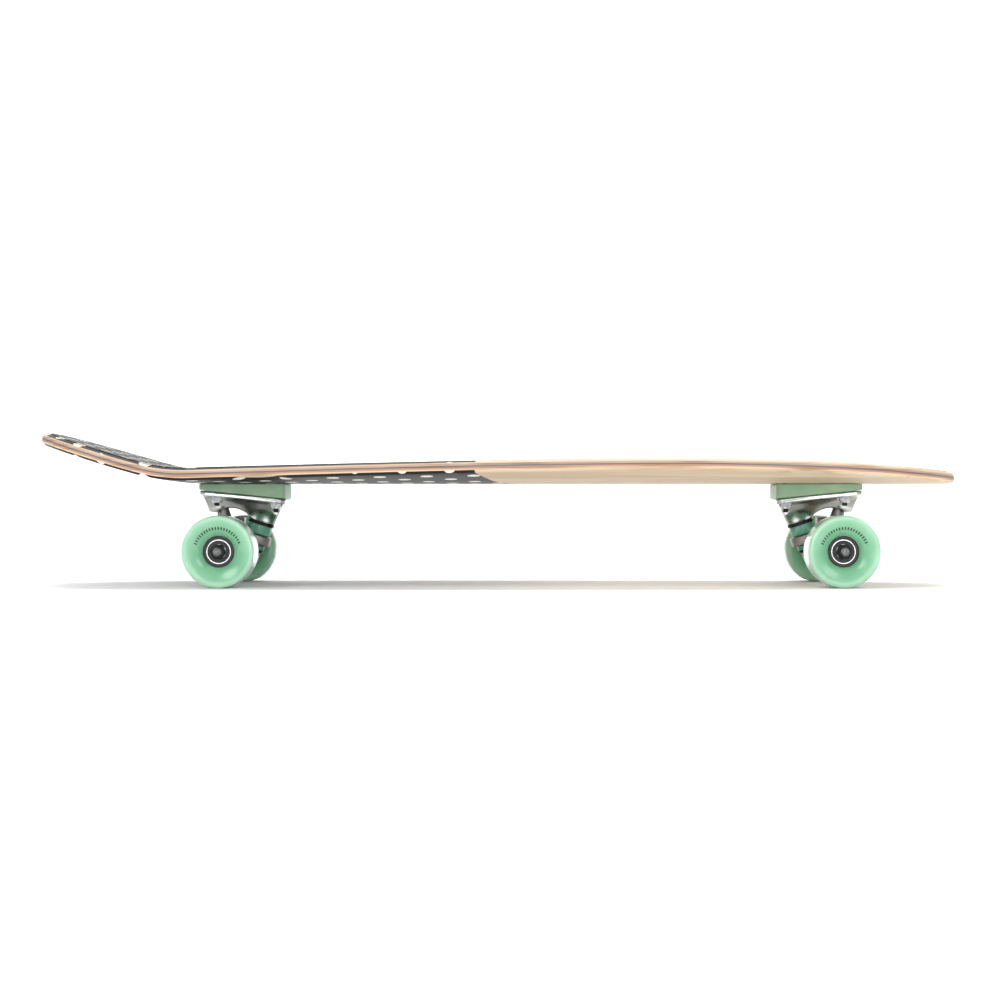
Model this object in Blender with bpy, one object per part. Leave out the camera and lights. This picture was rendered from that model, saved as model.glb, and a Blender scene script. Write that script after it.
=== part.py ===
"""Cruiser skateboard: a laminated kicktail deck on two sprung trucks with wedge risers and four wheels.

Blender works in metres with +Z up. The sizes below are in millimetres and MM turns them into metres
where a mesh or a place is made. +X runs to the nose, +Y to the left of travel, and the origin lies on
the ground under the middle of the deck. Each truck is drawn in its baseplate's own frame: x points
outboard along the tilted plate, away from the middle of the board, z points out of the plate's top face.
"""
import math

import bmesh
import bpy
from mathutils import Vector

MM = 0.001

# ---- driving dimensions, millimetres and degrees ----
DECK_TAIL_X = -417.0
DECK_NOSE_X = 419.0
DECK_WIDEST_X = 60.0
DECK_HALF_WIDTH = 117.0
DECK_TAIL_TAPER = 9.0
DECK_TAPER_POWER = 1.6
DECK_UNDERSIDE_Z = 92.8
DECK_THICKNESS = 10.5
DECK_ROUND = 4.0
FLAT_HALF_WIDTH = 30.0
CONCAVE_RISE = 11.2
CONCAVE_POWER = 1.7
CONCAVE_FADE_START_X = -335.0
CONCAVE_FADE_END_X = 220.0
NOSE_FULLNESS = (3.0, 2.2)
TAIL_FULLNESS = (9.0, 2.0)
NOSE_CORNER_HALF_WIDTH = 55.0
TAIL_CORNER_HALF_WIDTH = 60.0
KICK_START_X = -269.5
KICK_BEND_LENGTH = 45.0
KICK_SLOPE = math.tan(math.radians(16.5))
WELL_LENGTH = 56.0
WELL_REACH = 28.0
WELL_DEPTH = 3.2
WELL_X = (-208.5, 270.0)
DECK_ROWS = 46
FLAT_COLUMNS = 2
SIDE_COLUMNS = 3
END_BLEND_LENGTH = 90.0
END_BLEND_POWER = 1.5

GRIP_THICKNESS = 0.8
GRIP_INSET = 3.0
GAP = 0.3

TRUCK_X = {"rear": -230.0, "front": 289.5}
TRUCK_TURN = {"rear": 180.0, "front": 0.0}
PLATE_TOP_Z = 82.24
PLATE_TILT = 5.86
PLATE_THICKNESS = 4.8
PLATE_ENDS = (-36.6, 43.0)
PLATE_HALF_WIDTH = 27.5
PLATE_CORNER = 6.0
RISER_OVERHANG = 0.6

BOLT_SPACING_X = 54.0
BOLT_SPACING_Y = 41.28
BOLT_RADIUS = 2.4
BOLT_HEAD_RADIUS = 4.6
BOLT_HEAD_DEPTH = 2.6
BOLT_HOLE_RADIUS = 2.9
BOLT_SEAT_RADIUS = 5.1
BOLT_NUT_FLATS = 9.5
BOLT_NUT_HEIGHT = 5.6
BOLT_OUTBOARD_LENGTH = 32.0
BOLT_INBOARD_LENGTH = 38.0
SPOT_FACE_RADIUS = 6.4
SPOT_FACE_PLATE = 3.9
HEAD_RIM = 0.4
SEAT_RIM = 0.6

# The cast body under the plate: its side view, and its half width, which narrows downwards and outboard
# but never under the wall of the pivot bore.
BODY_SIDE_VIEW = ((-35.0, -4.0), (-26.4, -25.2), (-4.0, -19.85), (4.2, -14.85), (9.0, -13.6),
                  (14.0, -13.3), (24.0, -15.4), (26.6, -19.0), (34.6, -18.7), (41.6, -4.0))
BODY_TOP_REACH = 19.2
BODY_FLANK_SLOPE = 0.56
BODY_OUTBOARD_TAPER = 0.1
BODY_LEAST_REACH = 9.6

KING_FACE = (-13.8, 0.0, -22.65)
KING_LEAN = 12.1
KING_RADIUS = 4.75
KING_CLEAR_RADIUS = 5.2
KING_FLATS = 14.3
KING_NUT_HEIGHT = 7.4
KING_NUT_POCKET_RADIUS = 9.2
KING_TOP = -19.0
KING_TIP = 1.5
KING_POCKET_CLEARANCE = 0.9
HEAD_CHAMFER = (1.4, 1.0)
WASHER_TOP = (0.3, 3.0)
BUSHING_TOP = (3.3, 12.3)
RING_SPAN = (12.6, 21.4)
BUSHING_BASE = (21.7, 25.9)
WASHER_BASE = (26.2, 28.7)
HEAD_SPAN = (29.0, 36.0)
RING_RADIUS = 13.5
RING_BORE = 7.0
BUSHING_TOP_RADIUS = 11.0
BUSHING_BASE_RADIUS = 9.6
BUSHING_BORE = 5.2
WASHER_TOP_RADIUS = 12.2
WASHER_BASE_RADIUS = 9.6
POCKET_RADIUS = 10.6
POCKET_SLIDE = 2.6
POCKET_DEPTH = 48.0
WASHER_CLEARANCE = 0.9

PIVOT = (24.5, 0.0, -10.5)
NOSE_LEAN = 16.8
NOSE_TIP_RADIUS = 4.6
NOSE_PROFILE = ((2.4, -4.2), (4.0, -2.6), (NOSE_TIP_RADIUS, 0.0), (5.2, 4.0), (6.5, 11.0), (7.2, 16.0))
CUP_RADIUS = 7.0
CUP_MOUTH = 4.0
CUP_LIP_RADIUS = 6.3
CUP_FLOOR = 4.9
CUP_WALL = 1.3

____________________

Required task
Output the whole listing above again, word for word.

Full answer
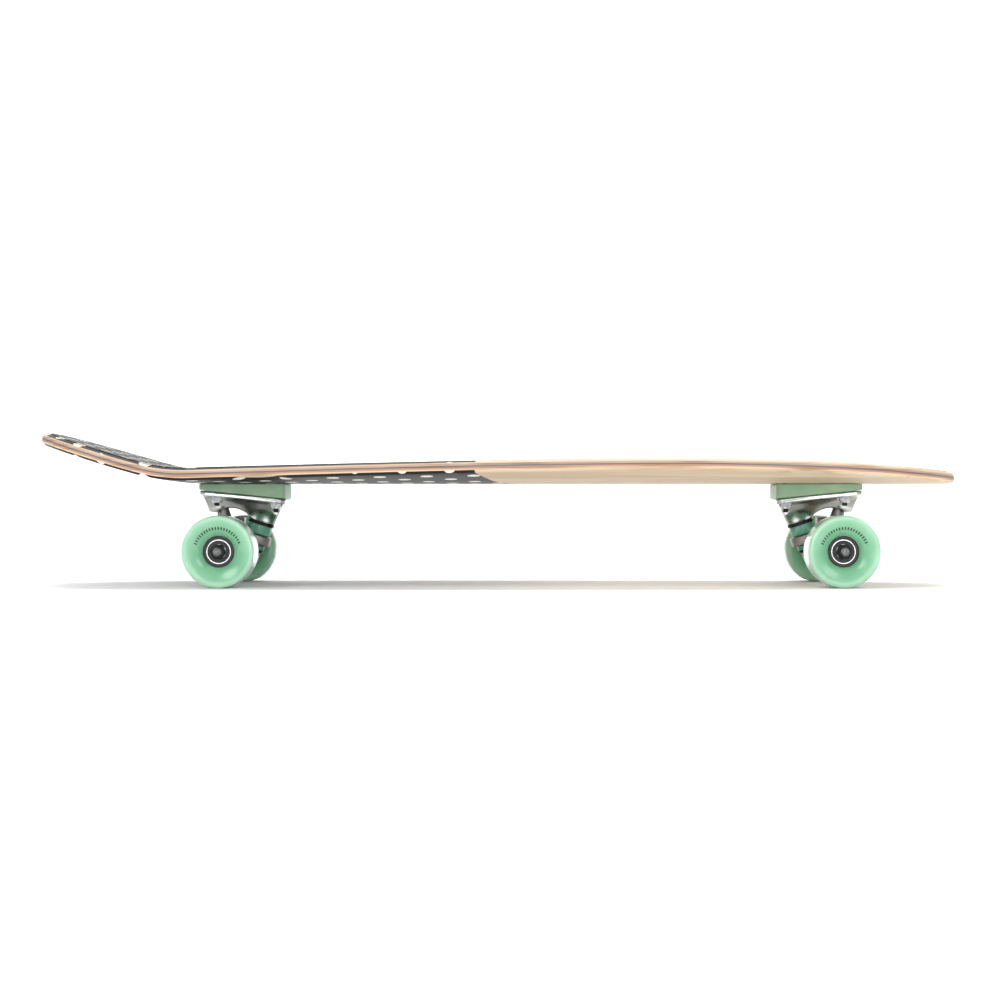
Model this object in Blender with bpy, one object per part. Leave out the camera and lights. This picture was rendered from that model, saved as model.glb, and a Blender scene script. Write that script after it.
=== part.py ===
"""Cruiser skateboard: a laminated kicktail deck on two sprung trucks with wedge risers and four wheels.

Blender works in metres with +Z up. The sizes below are in millimetres and MM turns them into metres
where a mesh or a place is made. +X runs to the nose, +Y to the left of travel, and the origin lies on
the ground under the middle of the deck. Each truck is drawn in its baseplate's own frame: x points
outboard along the tilted plate, away from the middle of the board, z points out of the plate's top face.
"""
import math

import bmesh
import bpy
from mathutils import Vector

MM = 0.001

# ---- driving dimensions, millimetres and degrees ----
DECK_TAIL_X = -417.0
DECK_NOSE_X = 419.0
DECK_WIDEST_X = 60.0
DECK_HALF_WIDTH = 117.0
DECK_TAIL_TAPER = 9.0
DECK_TAPER_POWER = 1.6
DECK_UNDERSIDE_Z = 92.8
DECK_THICKNESS = 10.5
DECK_ROUND = 4.0
FLAT_HALF_WIDTH = 30.0
CONCAVE_RISE = 11.2
CONCAVE_POWER = 1.7
CONCAVE_FADE_START_X = -335.0
CONCAVE_FADE_END_X = 220.0
NOSE_FULLNESS = (3.0, 2.2)
TAIL_FULLNESS = (9.0, 2.0)
NOSE_CORNER_HALF_WIDTH = 55.0
TAIL_CORNER_HALF_WIDTH = 60.0
KICK_START_X = -269.5
KICK_BEND_LENGTH = 45.0
KICK_SLOPE = math.tan(math.radians(16.5))
WELL_LENGTH = 56.0
WELL_REACH = 28.0
WELL_DEPTH = 3.2
WELL_X = (-208.5, 270.0)
DECK_ROWS = 46
FLAT_COLUMNS = 2
SIDE_COLUMNS = 3
END_BLEND_LENGTH = 90.0
END_BLEND_POWER = 1.5

GRIP_THICKNESS = 0.8
GRIP_INSET = 3.0
GAP = 0.3

TRUCK_X = {"rear": -230.0, "front": 289.5}
TRUCK_TURN = {"rear": 180.0, "front": 0.0}
PLATE_TOP_Z = 82.24
PLATE_TILT = 5.86
PLATE_THICKNESS = 4.8
PLATE_ENDS = (-36.6, 43.0)
PLATE_HALF_WIDTH = 27.5
PLATE_CORNER = 6.0
RISER_OVERHANG = 0.6

BOLT_SPACING_X = 54.0
BOLT_SPACING_Y = 41.28
BOLT_RADIUS = 2.4
BOLT_HEAD_RADIUS = 4.6
BOLT_HEAD_DEPTH = 2.6
BOLT_HOLE_RADIUS = 2.9
BOLT_SEAT_RADIUS = 5.1
BOLT_NUT_FLATS = 9.5
BOLT_NUT_HEIGHT = 5.6
BOLT_OUTBOARD_LENGTH = 32.0
BOLT_INBOARD_LENGTH = 38.0
SPOT_FACE_RADIUS = 6.4
SPOT_FACE_PLATE = 3.9
HEAD_RIM = 0.4
SEAT_RIM = 0.6

# The cast body under the plate: its side view, and its half width, which narrows downwards and outboard
# but never under the wall of the pivot bore.
BODY_SIDE_VIEW = ((-35.0, -4.0), (-26.4, -25.2), (-4.0, -19.85), (4.2, -14.85), (9.0, -13.6),
                  (14.0, -13.3), (24.0, -15.4), (26.6, -19.0), (34.6, -18.7), (41.6, -4.0))
BODY_TOP_REACH = 19.2
BODY_FLANK_SLOPE = 0.56
BODY_OUTBOARD_TAPER = 0.1
BODY_LEAST_REACH = 9.6

KING_FACE = (-13.8, 0.0, -22.65)
KING_LEAN = 12.1
KING_RADIUS = 4.75
KING_CLEAR_RADIUS = 5.2
KING_FLATS = 14.3
KING_NUT_HEIGHT = 7.4
KING_NUT_POCKET_RADIUS = 9.2
KING_TOP = -19.0
KING_TIP = 1.5
KING_POCKET_CLEARANCE = 0.9
HEAD_CHAMFER = (1.4, 1.0)
WASHER_TOP = (0.3, 3.0)
BUSHING_TOP = (3.3, 12.3)
RING_SPAN = (12.6, 21.4)
BUSHING_BASE = (21.7, 25.9)
WASHER_BASE = (26.2, 28.7)
HEAD_SPAN = (29.0, 36.0)
RING_RADIUS = 13.5
RING_BORE = 7.0
BUSHING_TOP_RADIUS = 11.0
BUSHING_BASE_RADIUS = 9.6
BUSHING_BORE = 5.2
WASHER_TOP_RADIUS = 12.2
WASHER_BASE_RADIUS = 9.6
POCKET_RADIUS = 10.6
POCKET_SLIDE = 2.6
POCKET_DEPTH = 48.0
WASHER_CLEARANCE = 0.9

PIVOT = (24.5, 0.0, -10.5)
NOSE_LEAN = 16.8
NOSE_TIP_RADIUS = 4.6
NOSE_PROFILE = ((2.4, -4.2), (4.0, -2.6), (NOSE_TIP_RADIUS, 0.0), (5.2, 4.0), (6.5, 11.0), (7.2, 16.0))
CUP_RADIUS = 7.0
CUP_MOUTH = 4.0
CUP_LIP_RADIUS = 6.3
CUP_FLOOR = 4.9
CUP_WALL = 1.3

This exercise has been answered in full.